O governador do BdP avançou igualmente que impacto no défice na venda do Novo Banco era claro desde o início, uma vez que as injeções do Fundo de Resolução teriam efeito nas contas públicas. “Foi sempre referido que o risco latente no balanço do Novo Banco estava lá no momento da venda”, apontou.
“Foi por isso que foram criados os mecanismos e os instrumentos de monitorização acrescidos desses ativos e da forma como evoluem ao longo do tempo”, reiterou. Sobre os efeitos da venda nos contribuintes, respondeu que “é o sistema bancário que financia o Fundo de Resolução e que responde pelas perdas do Fundo de Resolução”.
“Não quero mistificar nem desmistificar os impactos. Eles existem, são coletivos. Quando um banco da dimensão do BES sofre as perdas que o BES sofreu, os impactos não se circunscrevem nem à instituição, nem infelizmente aos seus acionistas, nem a quem tomou as decisões que levam a estes resultados”, declarou.

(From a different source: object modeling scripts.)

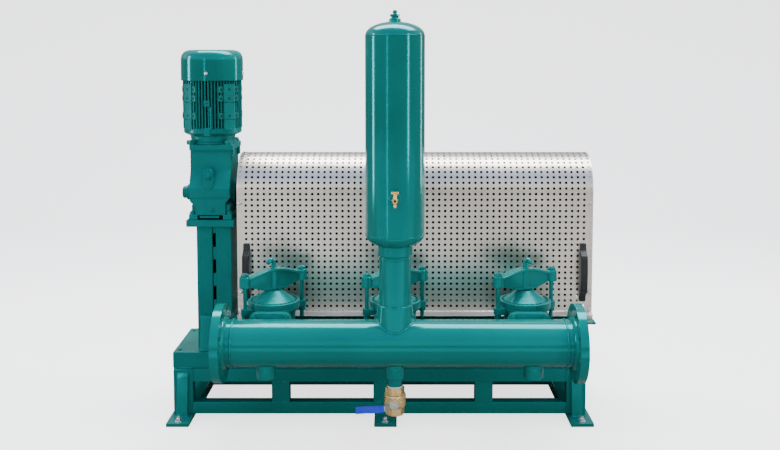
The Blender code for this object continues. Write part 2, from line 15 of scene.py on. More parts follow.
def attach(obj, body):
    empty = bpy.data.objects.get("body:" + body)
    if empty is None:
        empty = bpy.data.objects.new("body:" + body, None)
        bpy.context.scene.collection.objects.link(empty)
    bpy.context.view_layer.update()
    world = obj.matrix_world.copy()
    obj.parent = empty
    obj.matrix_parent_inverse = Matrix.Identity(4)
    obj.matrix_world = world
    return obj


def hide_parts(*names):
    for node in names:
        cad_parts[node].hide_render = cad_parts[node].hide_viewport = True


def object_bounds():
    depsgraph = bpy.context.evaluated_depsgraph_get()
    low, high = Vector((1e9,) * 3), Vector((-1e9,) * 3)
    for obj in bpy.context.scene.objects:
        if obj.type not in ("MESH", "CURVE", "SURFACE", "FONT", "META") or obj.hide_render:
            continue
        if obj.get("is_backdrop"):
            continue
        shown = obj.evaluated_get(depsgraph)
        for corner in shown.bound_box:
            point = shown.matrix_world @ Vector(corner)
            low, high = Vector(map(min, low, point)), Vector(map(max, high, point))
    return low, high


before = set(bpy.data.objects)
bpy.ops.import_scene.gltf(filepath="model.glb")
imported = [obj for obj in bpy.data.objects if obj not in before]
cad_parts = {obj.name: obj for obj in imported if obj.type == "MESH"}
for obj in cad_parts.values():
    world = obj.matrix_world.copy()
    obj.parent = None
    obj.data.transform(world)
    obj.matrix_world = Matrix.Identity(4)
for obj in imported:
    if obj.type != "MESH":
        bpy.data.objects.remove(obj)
size_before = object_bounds()
CRANK_Y = 0.00875       # the crankshaft is this far behind the middle of the CAD box
SHAFT_Z = 0.911
SIDES = (("discharge", -1), ("suction", 1))

# %% [markdown]
# ## A pattern that every finish shares
# Paint, brass and steel are never one flat colour. A shader node group gives a mottled tone and
# a height from noise on Object coordinates. It is built once and used with its own values in
# each material.

# %% Shader group


def shader_group(name, inputs, outputs):
    """A new node group with float sockets, and its two end nodes."""
    tree = bpy.data.node_groups.new(name, "ShaderNodeTree")
    for label, value in inputs:
        socket = tree.interface.new_socket(label, in_out="INPUT", socket_type="NodeSocketFloat")
        socket.default_value = value
    for label in outputs:
        tree.interface.new_socket(label, in_out="OUTPUT", socket_type="NodeSocketFloat")
    return tree, tree.nodes.new("NodeGroupInput"), tree.nodes.new("NodeGroupOutput")


def add(tree, kind, **values):
    """A node with its plain settings and, by input name, its values."""
    made = tree.nodes.new(kind)
    for key, value in values.items():
        if hasattr(made, key):
            setattr(made, key, value)
        else:
            made.inputs[key.replace("_", " ")].default_value = value
    return made


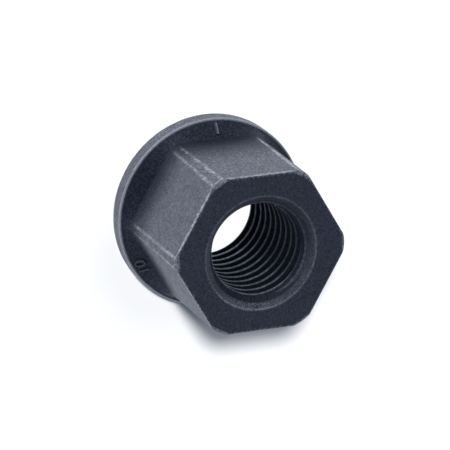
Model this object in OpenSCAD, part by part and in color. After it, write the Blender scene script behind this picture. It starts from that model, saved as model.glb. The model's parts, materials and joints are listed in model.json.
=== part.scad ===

Sobre o processo dos lesados do BES houve “um quadro legislativo criado na última legislatura” que dava “um papel muito claro à CMVM e ao Banco de Portugal”. “Há um processo de liquidação do BES onde aqueles que têm direitos podem ou não ver satisfeitas as suas pretensões”. “Todos devem cumprir os seus contratos, as suas responsabilidades”, o oposto “seria dramático”, notou.
No que toca ao pedido do relatório de análise ao comportamento do BdP na sequência da resolução do BES, espera que o processo que decorre no Tribunal da Relação sobre o sigilo “possa ser, com sucesso, resolvido proximamente”.
Respondendo a uma questão sobre a pressão dos contabilistas para apresentarem contas falsas e uma eventual resposta que o BdP para este problema, Centeno assinalou as “inúmeras reclamações” sobre a prática bancária, acrescentando que os contabilistas têm “não devem fazer proclamações públicas, mas fazer chegar essas provas ao supervisor”.